Problem description ::
Each entry that follows must be output without any deviation.

Information provided ::
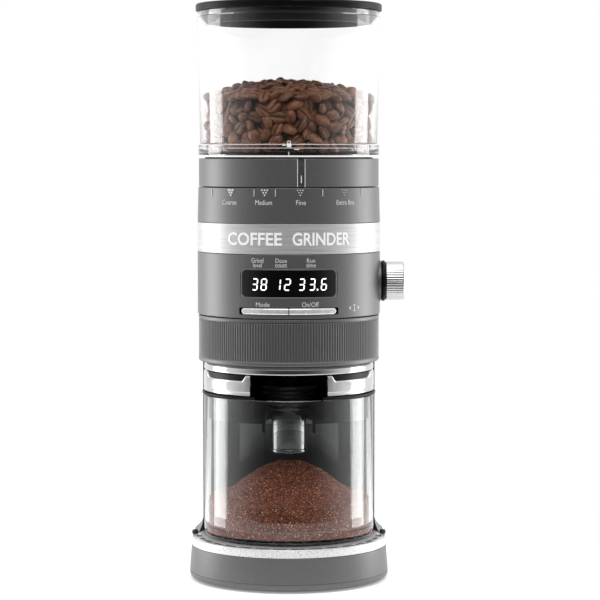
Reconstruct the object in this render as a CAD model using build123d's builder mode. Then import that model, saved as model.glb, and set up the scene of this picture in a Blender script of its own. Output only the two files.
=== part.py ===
from build123d import *
from math import acos, asin, atan2, cos, degrees, hypot, pi, radians, sin, tan
import os

os.makedirs("parts", exist_ok=True)

# Burr coffee grinder, 400 mm tall. Millimetres. The main axis is Z, through the hopper,
# the burrs and the jar. Z = 0 is the surface it stands on, and the front is -Y.

# ------------------------------------------------------------------ driving dimensions
# Heights on the main axis, from the floor up
PLATE_LOW = 1.2            # underside of the base plate, carried by the foot ring
SEAM_Z = 6.0               # seam between the base plate and the base shell
BASE_TOP = 24.0
TRAY_TOP = 29.7
JAR_FOOT = 29.8
JAR_RIM = 130.0
JAR_LID_TOP = 131.8
ARM_LOW = 132.3
ARM_HIGH = 146.5
TRIM_LOW = 146.8
TRIM_HIGH = 152.6
HOLDER_LOW = 153.0         # knurled ring that opens and closes the arms
HOLDER_HIGH = 185.2
CONTROL_LOW = 185.8
CONTROL_HIGH = 229.0
BAND_HIGH = 249.4
SCALE_HIGH = 273.6
COLLAR_LOW = 274.2
COLLAR_HIGH = 293.3
HOPPER_LOW = 294.4
LID_LOW = 395.0
LID_HIGH = 400.0

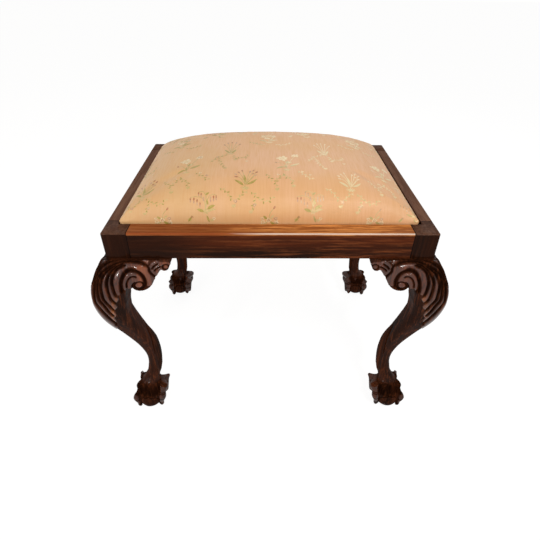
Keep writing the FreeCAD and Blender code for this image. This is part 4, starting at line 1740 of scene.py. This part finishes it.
    def inflate(self) -> Piece:
        """Sews the cover and lets the padding swell it.

        Returns:
            The cover as an open cloth in its final place.
        """
        lines_x = self.lines(0, self.side + self.turned_under, self.cell)
        lines_y = self.lines(1, self.side + self.turned_under, self.cell)
        cover = self.grid("silk_cover", lines_x, lines_y)
        cloth = points_of(cover) / MM
        start = self.place(cloth[:, 0], cloth[:, 1])
        pulled = self.place(cloth[:, 0], cloth[:, 1], self.scallop(cloth[:, 0], cloth[:, 1]))
        near = (self.reach - np.abs(cloth[:, :2])).min(axis=1)
        place_points(cover, pulled * MM)
        layer = cover.data.attributes.new("cloth", "FLOAT_VECTOR", "POINT")
        layer.data.foreach_set("vector", (cloth * MM).astype(np.float32).ravel())
        self.simulate(cover, near)
        settled = points_of(cover) / MM
        settled = np.where((near < self.held)[:, None], pulled, settled)
        move = settled - start
        reach = np.linalg.norm(move, axis=1)
        share = np.minimum(1.0, self.most_moved / np.maximum(reach, 1e-6))
        fade = ramp(near, -1.0, 14.0)[:, None]
        raw = np.where(near[:, None] > -1.0, move * share[:, None], pulled - start)
        move = raw * fade + (pulled - start) * (1 - fade)
        LOG.info("the padding swells the cover by %.1f mm at most", float(reach.max()))
        place_points(cover, (start + move) * MM)
        field_of = np.zeros((len(lines_y), len(lines_x), 3))
        column = np.searchsorted(lines_x, cloth[:, 0] - 0.05)
        row = np.searchsorted(lines_y, cloth[:, 1] - 0.05)
        field_of[row, column] = move
        self.moved = (lines_x, lines_y, field_of)
        return cover

    def simulate(self, cover: Piece, near: Rows) -> None:
        """Runs the cloth with its sides held and pressure under it.

        Args:
            cover: The open cloth.
            near: Each point's distance from the crown's edge.
        """
        held = cover.vertex_groups.new(name="held")
        for index in np.flatnonzero(near < self.held).tolist():
            held.add([index], 1.0, "REPLACE")
        pick(cover)
        bpy.ops.object.modifier_add(type="CLOTH")
        cloth = cover.modifiers[-1]
        settings = {
            "quality": 6, "mass": 0.25, "tension_stiffness": 30.0, "compression_stiffness": 20.0,
            "shear_stiffness": 8.0, "bending_stiffness": 1.5, "air_damping": 4.0,
            "vertex_group_mass": "held", "use_pressure": True,
            "uniform_pressure_force": self.pressure,
        }
        for name, value in settings.items():
            setattr(cloth.settings, name, value)
        cloth.settings.effector_weights.gravity = 0.0
        cloth.collision_settings.use_collision = False
        scene = bpy.context.scene
        cloth.point_cache.frame_start = 1
        cloth.point_cache.frame_end = self.frames
        for frame_number in range(1, self.frames + 1):
            scene.frame_set(frame_number)
            bpy.context.view_layer.update()
        bpy.ops.object.modifier_apply(modifier=cloth.name)
        scene.frame_set(1)

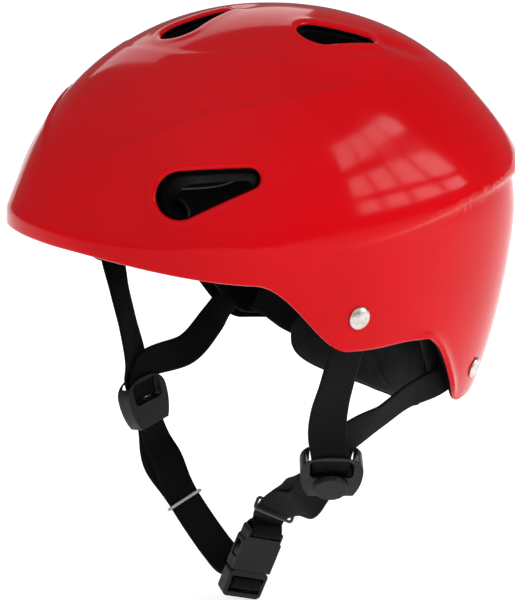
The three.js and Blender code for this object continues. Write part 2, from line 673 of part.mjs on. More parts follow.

Response ::
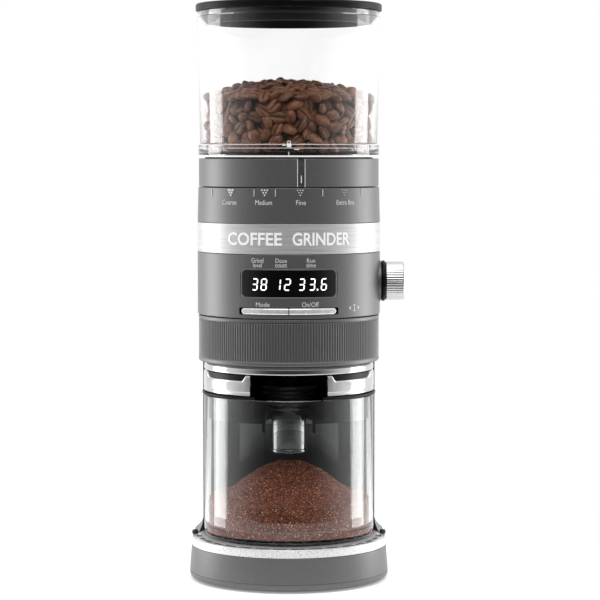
Reconstruct the object in this render as a CAD model using build123d's builder mode. Then import that model, saved as model.glb, and set up the scene of this picture in a Blender script of its own. Output only the two files.
=== part.py ===
from build123d import *
from math import acos, asin, atan2, cos, degrees, hypot, pi, radians, sin, tan
import os

os.makedirs("parts", exist_ok=True)

# Burr coffee grinder, 400 mm tall. Millimetres. The main axis is Z, through the hopper,
# the burrs and the jar. Z = 0 is the surface it stands on, and the front is -Y.

# ------------------------------------------------------------------ driving dimensions
# Heights on the main axis, from the floor up
PLATE_LOW = 1.2            # underside of the base plate, carried by the foot ring
SEAM_Z = 6.0               # seam between the base plate and the base shell
BASE_TOP = 24.0
TRAY_TOP = 29.7
JAR_FOOT = 29.8
JAR_RIM = 130.0
JAR_LID_TOP = 131.8
ARM_LOW = 132.3
ARM_HIGH = 146.5
TRIM_LOW = 146.8
TRIM_HIGH = 152.6
HOLDER_LOW = 153.0         # knurled ring that opens and closes the arms
HOLDER_HIGH = 185.2
CONTROL_LOW = 185.8
CONTROL_HIGH = 229.0
BAND_HIGH = 249.4
SCALE_HIGH = 273.6
COLLAR_LOW = 274.2
COLLAR_HIGH = 293.3
HOPPER_LOW = 294.4
LID_LOW = 395.0
LID_HIGH = 400.0

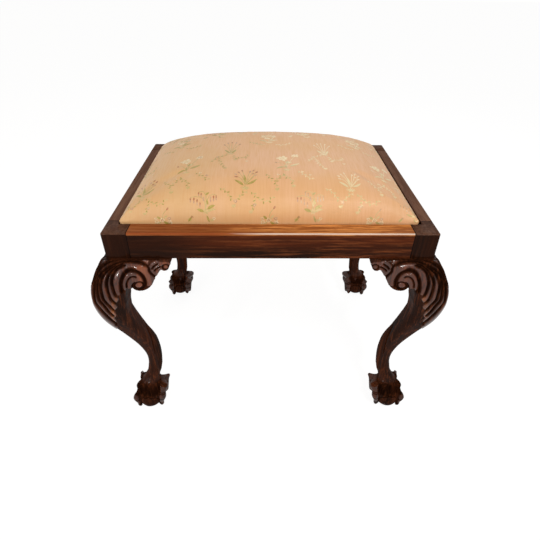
Keep writing the FreeCAD and Blender code for this image. This is part 4, starting at line 1740 of scene.py. This part finishes it.
    def inflate(self) -> Piece:
        """Sews the cover and lets the padding swell it.

        Returns:
            The cover as an open cloth in its final place.
        """
        lines_x = self.lines(0, self.side + self.turned_under, self.cell)
        lines_y = self.lines(1, self.side + self.turned_under, self.cell)
        cover = self.grid("silk_cover", lines_x, lines_y)
        cloth = points_of(cover) / MM
        start = self.place(cloth[:, 0], cloth[:, 1])
        pulled = self.place(cloth[:, 0], cloth[:, 1], self.scallop(cloth[:, 0], cloth[:, 1]))
        near = (self.reach - np.abs(cloth[:, :2])).min(axis=1)
        place_points(cover, pulled * MM)
        layer = cover.data.attributes.new("cloth", "FLOAT_VECTOR", "POINT")
        layer.data.foreach_set("vector", (cloth * MM).astype(np.float32).ravel())
        self.simulate(cover, near)
        settled = points_of(cover) / MM
        settled = np.where((near < self.held)[:, None], pulled, settled)
        move = settled - start
        reach = np.linalg.norm(move, axis=1)
        share = np.minimum(1.0, self.most_moved / np.maximum(reach, 1e-6))
        fade = ramp(near, -1.0, 14.0)[:, None]
        raw = np.where(near[:, None] > -1.0, move * share[:, None], pulled - start)
        move = raw * fade + (pulled - start) * (1 - fade)
        LOG.info("the padding swells the cover by %.1f mm at most", float(reach.max()))
        place_points(cover, (start + move) * MM)
        field_of = np.zeros((len(lines_y), len(lines_x), 3))
        column = np.searchsorted(lines_x, cloth[:, 0] - 0.05)
        row = np.searchsorted(lines_y, cloth[:, 1] - 0.05)
        field_of[row, column] = move
        self.moved = (lines_x, lines_y, field_of)
        return cover

    def simulate(self, cover: Piece, near: Rows) -> None:
        """Runs the cloth with its sides held and pressure under it.

        Args:
            cover: The open cloth.
            near: Each point's distance from the crown's edge.
        """
        held = cover.vertex_groups.new(name="held")
        for index in np.flatnonzero(near < self.held).tolist():
            held.add([index], 1.0, "REPLACE")
        pick(cover)
        bpy.ops.object.modifier_add(type="CLOTH")
        cloth = cover.modifiers[-1]
        settings = {
            "quality": 6, "mass": 0.25, "tension_stiffness": 30.0, "compression_stiffness": 20.0,
            "shear_stiffness": 8.0, "bending_stiffness": 1.5, "air_damping": 4.0,
            "vertex_group_mass": "held", "use_pressure": True,
            "uniform_pressure_force": self.pressure,
        }
        for name, value in settings.items():
            setattr(cloth.settings, name, value)
        cloth.settings.effector_weights.gravity = 0.0
        cloth.collision_settings.use_collision = False
        scene = bpy.context.scene
        cloth.point_cache.frame_start = 1
        cloth.point_cache.frame_end = self.frames
        for frame_number in range(1, self.frames + 1):
            scene.frame_set(frame_number)
            bpy.context.view_layer.update()
        bpy.ops.object.modifier_apply(modifier=cloth.name)
        scene.frame_set(1)

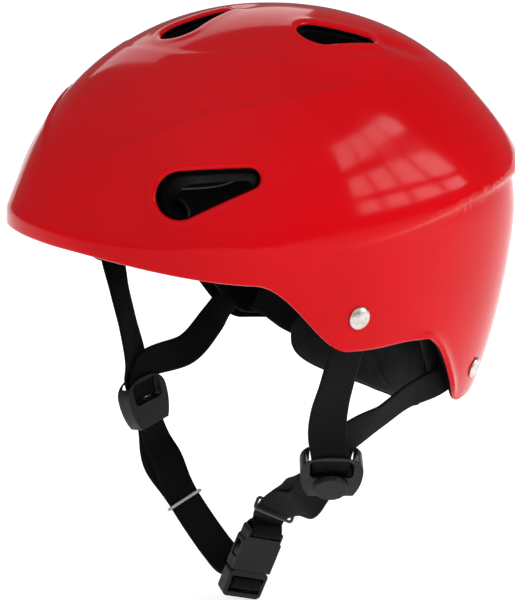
The three.js and Blender code for this object continues. Write part 2, from line 673 of part.mjs on. More parts follow.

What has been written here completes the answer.